(WORK TO BE COMPLETED) Look through the lines below and extract any with the word "Write".

(INFORMATION SHOWN)

◇ ◇ ◇

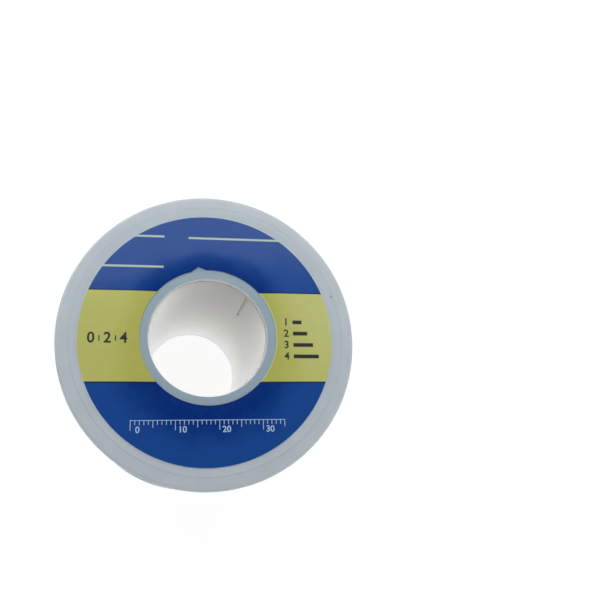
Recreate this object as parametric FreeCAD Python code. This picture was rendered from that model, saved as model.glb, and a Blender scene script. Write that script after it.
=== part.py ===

◇ ◇ ◇

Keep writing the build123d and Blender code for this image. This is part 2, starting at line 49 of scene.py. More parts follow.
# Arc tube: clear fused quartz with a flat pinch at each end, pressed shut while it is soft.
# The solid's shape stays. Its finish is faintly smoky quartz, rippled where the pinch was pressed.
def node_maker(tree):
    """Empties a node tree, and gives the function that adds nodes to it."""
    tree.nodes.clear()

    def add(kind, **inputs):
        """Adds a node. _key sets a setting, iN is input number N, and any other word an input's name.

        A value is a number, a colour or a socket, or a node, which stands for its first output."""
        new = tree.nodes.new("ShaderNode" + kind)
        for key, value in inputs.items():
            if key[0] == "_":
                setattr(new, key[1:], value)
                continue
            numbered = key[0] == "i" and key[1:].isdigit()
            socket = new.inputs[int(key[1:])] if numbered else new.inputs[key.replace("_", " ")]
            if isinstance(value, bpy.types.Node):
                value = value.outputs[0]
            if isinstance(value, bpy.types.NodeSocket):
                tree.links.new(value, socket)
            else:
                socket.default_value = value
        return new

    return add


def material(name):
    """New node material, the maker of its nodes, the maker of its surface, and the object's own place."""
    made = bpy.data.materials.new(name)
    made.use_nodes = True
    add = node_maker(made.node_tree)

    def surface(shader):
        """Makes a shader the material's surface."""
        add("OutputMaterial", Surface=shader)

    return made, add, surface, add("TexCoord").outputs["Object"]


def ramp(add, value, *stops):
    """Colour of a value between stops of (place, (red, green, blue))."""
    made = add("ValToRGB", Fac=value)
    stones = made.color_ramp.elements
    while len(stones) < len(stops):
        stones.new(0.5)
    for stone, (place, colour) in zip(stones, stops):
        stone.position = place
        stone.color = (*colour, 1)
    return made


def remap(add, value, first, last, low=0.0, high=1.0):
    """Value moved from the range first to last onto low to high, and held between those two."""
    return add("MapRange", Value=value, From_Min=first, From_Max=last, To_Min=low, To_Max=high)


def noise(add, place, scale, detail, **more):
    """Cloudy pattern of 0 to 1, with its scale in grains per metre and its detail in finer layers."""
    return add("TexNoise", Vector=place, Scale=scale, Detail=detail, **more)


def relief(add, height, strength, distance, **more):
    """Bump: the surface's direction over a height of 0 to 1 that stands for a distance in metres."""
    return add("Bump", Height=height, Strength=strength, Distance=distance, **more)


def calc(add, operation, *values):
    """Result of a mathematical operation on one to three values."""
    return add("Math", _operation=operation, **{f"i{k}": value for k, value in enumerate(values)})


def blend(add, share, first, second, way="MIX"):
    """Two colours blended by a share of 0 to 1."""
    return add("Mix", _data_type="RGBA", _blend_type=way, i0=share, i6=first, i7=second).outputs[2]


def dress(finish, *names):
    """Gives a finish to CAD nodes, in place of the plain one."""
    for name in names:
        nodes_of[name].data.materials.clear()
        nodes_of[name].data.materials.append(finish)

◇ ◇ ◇

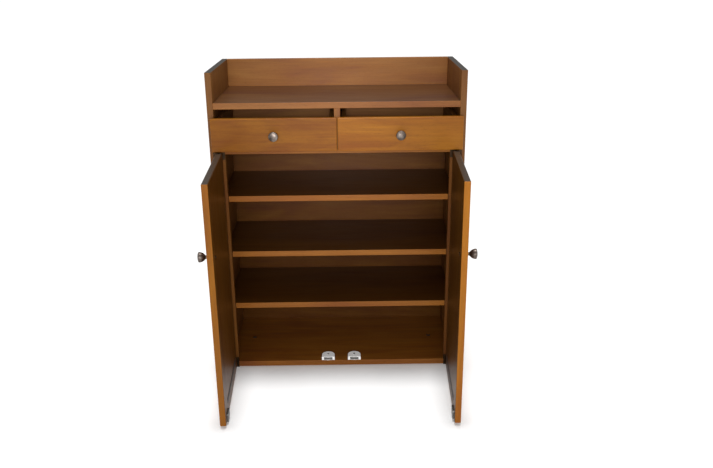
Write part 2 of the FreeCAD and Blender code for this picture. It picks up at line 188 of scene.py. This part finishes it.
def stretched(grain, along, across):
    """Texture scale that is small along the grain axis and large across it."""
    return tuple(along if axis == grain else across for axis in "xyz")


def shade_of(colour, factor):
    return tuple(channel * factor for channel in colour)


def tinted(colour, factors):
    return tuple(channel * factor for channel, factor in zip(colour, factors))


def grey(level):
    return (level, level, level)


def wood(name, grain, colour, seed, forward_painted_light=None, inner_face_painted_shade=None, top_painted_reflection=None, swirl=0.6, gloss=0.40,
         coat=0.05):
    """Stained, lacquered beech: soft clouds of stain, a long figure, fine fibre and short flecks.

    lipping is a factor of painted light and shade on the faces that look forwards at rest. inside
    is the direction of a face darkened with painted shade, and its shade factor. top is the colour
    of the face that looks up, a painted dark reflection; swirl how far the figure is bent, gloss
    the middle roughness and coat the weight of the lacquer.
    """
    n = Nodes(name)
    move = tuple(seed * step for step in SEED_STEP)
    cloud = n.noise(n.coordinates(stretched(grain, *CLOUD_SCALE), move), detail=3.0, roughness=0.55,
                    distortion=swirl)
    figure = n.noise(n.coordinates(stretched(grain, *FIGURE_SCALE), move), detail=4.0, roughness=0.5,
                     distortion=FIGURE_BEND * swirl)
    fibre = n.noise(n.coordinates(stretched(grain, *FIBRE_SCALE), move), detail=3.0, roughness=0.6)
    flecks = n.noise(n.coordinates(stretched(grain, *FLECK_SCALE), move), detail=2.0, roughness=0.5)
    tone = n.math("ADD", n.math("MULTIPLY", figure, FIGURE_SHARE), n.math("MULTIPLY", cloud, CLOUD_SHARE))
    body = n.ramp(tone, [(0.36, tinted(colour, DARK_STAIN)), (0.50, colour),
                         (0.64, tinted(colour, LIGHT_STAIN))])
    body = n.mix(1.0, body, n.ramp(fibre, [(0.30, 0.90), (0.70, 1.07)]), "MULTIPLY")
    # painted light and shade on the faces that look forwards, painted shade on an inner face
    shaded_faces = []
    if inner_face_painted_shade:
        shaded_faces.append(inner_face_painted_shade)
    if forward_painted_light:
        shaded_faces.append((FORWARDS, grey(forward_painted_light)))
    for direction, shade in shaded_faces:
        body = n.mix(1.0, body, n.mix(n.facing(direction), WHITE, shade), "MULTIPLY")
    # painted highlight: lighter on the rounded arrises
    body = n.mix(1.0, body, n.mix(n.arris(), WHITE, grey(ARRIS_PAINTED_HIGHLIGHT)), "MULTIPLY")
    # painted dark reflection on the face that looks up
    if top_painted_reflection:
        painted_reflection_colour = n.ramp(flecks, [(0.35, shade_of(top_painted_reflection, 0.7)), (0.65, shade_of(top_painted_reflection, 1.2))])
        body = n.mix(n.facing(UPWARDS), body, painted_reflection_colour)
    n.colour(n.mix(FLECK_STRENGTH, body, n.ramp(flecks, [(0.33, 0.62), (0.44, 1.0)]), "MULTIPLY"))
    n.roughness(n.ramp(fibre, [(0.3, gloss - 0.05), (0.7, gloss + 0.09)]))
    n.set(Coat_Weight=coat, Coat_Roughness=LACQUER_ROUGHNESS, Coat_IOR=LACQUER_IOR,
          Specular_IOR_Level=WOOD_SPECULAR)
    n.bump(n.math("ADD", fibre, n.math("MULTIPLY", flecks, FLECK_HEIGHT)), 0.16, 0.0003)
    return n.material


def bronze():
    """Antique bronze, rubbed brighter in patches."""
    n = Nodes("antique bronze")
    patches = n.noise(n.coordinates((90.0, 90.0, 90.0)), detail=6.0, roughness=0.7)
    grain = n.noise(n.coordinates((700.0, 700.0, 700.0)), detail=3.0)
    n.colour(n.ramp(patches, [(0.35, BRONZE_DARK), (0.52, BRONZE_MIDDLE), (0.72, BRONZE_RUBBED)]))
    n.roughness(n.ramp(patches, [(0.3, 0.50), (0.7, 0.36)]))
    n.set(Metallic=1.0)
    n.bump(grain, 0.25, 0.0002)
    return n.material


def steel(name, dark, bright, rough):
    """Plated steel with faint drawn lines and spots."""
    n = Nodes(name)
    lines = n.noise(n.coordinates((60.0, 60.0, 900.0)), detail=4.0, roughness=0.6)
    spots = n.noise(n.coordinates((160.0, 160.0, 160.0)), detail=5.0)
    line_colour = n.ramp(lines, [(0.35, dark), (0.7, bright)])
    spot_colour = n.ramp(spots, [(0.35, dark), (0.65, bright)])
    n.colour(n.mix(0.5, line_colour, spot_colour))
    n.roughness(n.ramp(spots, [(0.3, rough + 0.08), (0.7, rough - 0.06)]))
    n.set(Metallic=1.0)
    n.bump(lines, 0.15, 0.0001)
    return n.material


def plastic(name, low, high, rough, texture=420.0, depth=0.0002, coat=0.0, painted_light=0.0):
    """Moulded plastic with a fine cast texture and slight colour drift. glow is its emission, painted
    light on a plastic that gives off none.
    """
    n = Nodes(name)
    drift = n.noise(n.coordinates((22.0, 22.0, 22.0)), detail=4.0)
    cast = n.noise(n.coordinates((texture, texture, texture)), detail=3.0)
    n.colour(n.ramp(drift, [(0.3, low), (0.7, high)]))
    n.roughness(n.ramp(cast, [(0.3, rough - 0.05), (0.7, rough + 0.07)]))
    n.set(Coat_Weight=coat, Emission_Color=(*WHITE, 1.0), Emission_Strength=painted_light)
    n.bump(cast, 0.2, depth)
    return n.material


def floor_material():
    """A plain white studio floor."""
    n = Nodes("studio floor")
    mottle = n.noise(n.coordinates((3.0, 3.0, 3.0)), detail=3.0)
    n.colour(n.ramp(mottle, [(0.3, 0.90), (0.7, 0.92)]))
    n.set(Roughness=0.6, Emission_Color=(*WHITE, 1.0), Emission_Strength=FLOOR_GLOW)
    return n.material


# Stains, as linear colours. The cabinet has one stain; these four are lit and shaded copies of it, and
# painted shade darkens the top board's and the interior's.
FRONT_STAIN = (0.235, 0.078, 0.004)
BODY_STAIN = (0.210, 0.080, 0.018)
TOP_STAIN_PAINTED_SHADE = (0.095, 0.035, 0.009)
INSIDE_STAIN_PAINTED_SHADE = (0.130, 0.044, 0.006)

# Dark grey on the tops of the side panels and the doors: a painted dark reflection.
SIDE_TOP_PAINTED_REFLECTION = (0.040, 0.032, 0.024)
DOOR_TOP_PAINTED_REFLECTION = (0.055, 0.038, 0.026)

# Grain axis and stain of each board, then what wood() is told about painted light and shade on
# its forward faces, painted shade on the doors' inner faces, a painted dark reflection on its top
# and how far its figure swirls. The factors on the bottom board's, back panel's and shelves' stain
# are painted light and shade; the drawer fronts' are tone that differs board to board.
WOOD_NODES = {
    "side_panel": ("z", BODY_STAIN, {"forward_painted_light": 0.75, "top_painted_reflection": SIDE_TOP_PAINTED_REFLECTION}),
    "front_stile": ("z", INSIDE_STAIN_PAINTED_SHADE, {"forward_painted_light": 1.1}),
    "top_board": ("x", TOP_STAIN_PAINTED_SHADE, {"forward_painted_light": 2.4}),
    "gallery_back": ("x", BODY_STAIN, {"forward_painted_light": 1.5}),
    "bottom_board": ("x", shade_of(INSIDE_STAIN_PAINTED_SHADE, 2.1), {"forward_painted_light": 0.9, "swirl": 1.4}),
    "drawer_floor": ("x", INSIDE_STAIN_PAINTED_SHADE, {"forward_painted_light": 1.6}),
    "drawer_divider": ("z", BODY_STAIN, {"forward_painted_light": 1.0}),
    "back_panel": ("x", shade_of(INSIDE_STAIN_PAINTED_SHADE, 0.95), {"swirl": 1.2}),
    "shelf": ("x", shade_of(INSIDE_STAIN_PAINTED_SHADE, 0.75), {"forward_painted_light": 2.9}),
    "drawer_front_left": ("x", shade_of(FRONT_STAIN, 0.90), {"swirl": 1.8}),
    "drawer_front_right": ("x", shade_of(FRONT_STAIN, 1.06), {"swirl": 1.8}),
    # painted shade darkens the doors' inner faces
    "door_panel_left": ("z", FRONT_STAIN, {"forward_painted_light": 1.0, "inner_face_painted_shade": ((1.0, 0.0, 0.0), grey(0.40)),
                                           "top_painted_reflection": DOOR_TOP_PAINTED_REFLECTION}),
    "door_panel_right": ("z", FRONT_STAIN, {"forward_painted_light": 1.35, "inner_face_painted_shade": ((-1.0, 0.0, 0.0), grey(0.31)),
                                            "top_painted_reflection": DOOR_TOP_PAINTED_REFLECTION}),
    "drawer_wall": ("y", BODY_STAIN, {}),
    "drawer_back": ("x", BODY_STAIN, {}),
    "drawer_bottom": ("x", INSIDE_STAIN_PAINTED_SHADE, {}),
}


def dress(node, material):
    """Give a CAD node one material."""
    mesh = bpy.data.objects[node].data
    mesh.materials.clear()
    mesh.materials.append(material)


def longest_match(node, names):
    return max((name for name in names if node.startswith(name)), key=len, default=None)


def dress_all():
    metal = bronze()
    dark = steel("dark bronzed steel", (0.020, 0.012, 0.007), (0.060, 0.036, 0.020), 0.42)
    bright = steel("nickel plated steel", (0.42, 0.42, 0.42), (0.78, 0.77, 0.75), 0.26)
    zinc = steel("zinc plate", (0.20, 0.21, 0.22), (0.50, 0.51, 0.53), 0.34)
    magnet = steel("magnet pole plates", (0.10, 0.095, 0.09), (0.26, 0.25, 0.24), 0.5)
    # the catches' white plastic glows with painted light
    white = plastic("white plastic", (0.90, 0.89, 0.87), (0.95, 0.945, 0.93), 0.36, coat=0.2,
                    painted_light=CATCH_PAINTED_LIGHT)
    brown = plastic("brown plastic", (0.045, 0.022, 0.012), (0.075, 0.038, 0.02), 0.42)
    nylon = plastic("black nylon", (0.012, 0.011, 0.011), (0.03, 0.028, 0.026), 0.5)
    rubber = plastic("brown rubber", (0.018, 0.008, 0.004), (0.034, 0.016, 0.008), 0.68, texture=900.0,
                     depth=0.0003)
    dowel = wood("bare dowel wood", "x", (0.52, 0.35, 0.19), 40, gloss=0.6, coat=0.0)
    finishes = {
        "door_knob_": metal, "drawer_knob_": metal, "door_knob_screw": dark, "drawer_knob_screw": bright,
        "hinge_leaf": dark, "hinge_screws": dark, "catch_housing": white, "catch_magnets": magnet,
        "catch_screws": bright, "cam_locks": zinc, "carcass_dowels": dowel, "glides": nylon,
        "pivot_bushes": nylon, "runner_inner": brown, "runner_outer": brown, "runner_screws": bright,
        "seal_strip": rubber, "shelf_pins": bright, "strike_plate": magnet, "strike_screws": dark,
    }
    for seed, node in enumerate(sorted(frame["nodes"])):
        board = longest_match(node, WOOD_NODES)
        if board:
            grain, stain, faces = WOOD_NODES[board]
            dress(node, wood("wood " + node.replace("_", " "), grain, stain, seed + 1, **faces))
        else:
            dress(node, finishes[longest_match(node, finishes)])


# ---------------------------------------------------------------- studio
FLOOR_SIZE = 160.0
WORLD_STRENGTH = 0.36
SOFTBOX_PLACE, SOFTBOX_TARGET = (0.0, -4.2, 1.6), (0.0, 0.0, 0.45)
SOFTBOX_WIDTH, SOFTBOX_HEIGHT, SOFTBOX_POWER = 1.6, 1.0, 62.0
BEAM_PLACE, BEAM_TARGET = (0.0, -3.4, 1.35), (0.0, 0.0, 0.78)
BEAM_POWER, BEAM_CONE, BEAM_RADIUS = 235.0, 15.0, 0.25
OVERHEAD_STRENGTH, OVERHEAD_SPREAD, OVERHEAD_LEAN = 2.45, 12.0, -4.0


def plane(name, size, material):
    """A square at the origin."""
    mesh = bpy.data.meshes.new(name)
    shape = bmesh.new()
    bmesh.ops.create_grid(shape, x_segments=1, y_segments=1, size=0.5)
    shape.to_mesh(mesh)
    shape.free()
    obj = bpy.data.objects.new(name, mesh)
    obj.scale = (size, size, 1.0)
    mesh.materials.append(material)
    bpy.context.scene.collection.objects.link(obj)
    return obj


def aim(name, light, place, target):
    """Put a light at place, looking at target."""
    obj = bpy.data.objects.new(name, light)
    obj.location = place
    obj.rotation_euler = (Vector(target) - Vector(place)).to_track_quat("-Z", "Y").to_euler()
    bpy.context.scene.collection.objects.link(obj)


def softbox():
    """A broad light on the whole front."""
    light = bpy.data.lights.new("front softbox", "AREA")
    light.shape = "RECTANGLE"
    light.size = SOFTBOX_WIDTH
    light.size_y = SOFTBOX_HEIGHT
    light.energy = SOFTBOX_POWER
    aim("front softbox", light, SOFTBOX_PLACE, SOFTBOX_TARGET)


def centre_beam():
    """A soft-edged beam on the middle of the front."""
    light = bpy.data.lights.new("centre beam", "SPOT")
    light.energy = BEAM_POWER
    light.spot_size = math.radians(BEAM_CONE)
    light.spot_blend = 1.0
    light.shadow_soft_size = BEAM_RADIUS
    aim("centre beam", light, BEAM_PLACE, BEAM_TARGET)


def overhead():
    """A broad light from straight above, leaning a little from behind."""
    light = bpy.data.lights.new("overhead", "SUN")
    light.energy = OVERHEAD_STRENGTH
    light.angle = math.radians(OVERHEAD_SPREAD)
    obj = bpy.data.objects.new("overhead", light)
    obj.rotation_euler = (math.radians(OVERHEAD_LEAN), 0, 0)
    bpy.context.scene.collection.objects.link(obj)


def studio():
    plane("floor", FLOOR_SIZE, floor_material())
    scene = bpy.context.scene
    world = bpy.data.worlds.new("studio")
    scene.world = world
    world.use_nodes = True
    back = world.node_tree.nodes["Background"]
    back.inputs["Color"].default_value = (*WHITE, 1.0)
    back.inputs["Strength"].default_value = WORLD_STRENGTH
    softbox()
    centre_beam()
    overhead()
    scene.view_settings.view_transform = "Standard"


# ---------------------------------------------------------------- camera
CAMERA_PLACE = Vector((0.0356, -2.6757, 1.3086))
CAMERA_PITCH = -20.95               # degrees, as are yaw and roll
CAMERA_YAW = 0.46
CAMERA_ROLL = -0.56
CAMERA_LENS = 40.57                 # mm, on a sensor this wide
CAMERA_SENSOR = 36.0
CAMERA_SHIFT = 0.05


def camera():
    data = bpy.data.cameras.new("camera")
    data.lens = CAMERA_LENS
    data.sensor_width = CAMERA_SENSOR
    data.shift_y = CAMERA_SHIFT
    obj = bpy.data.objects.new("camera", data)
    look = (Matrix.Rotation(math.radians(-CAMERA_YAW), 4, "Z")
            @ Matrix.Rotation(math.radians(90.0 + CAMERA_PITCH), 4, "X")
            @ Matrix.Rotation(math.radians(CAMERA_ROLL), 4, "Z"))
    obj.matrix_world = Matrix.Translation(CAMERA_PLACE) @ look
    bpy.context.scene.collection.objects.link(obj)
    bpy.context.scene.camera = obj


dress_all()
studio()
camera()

◇ ◇ ◇

(RESULT FOR THIS TASK)
Recreate this object as parametric FreeCAD Python code. This picture was rendered from that model, saved as model.glb, and a Blender scene script. Write that script after it.
Write part 2 of the FreeCAD and Blender code for this picture. It picks up at line 188 of scene.py. This part finishes it.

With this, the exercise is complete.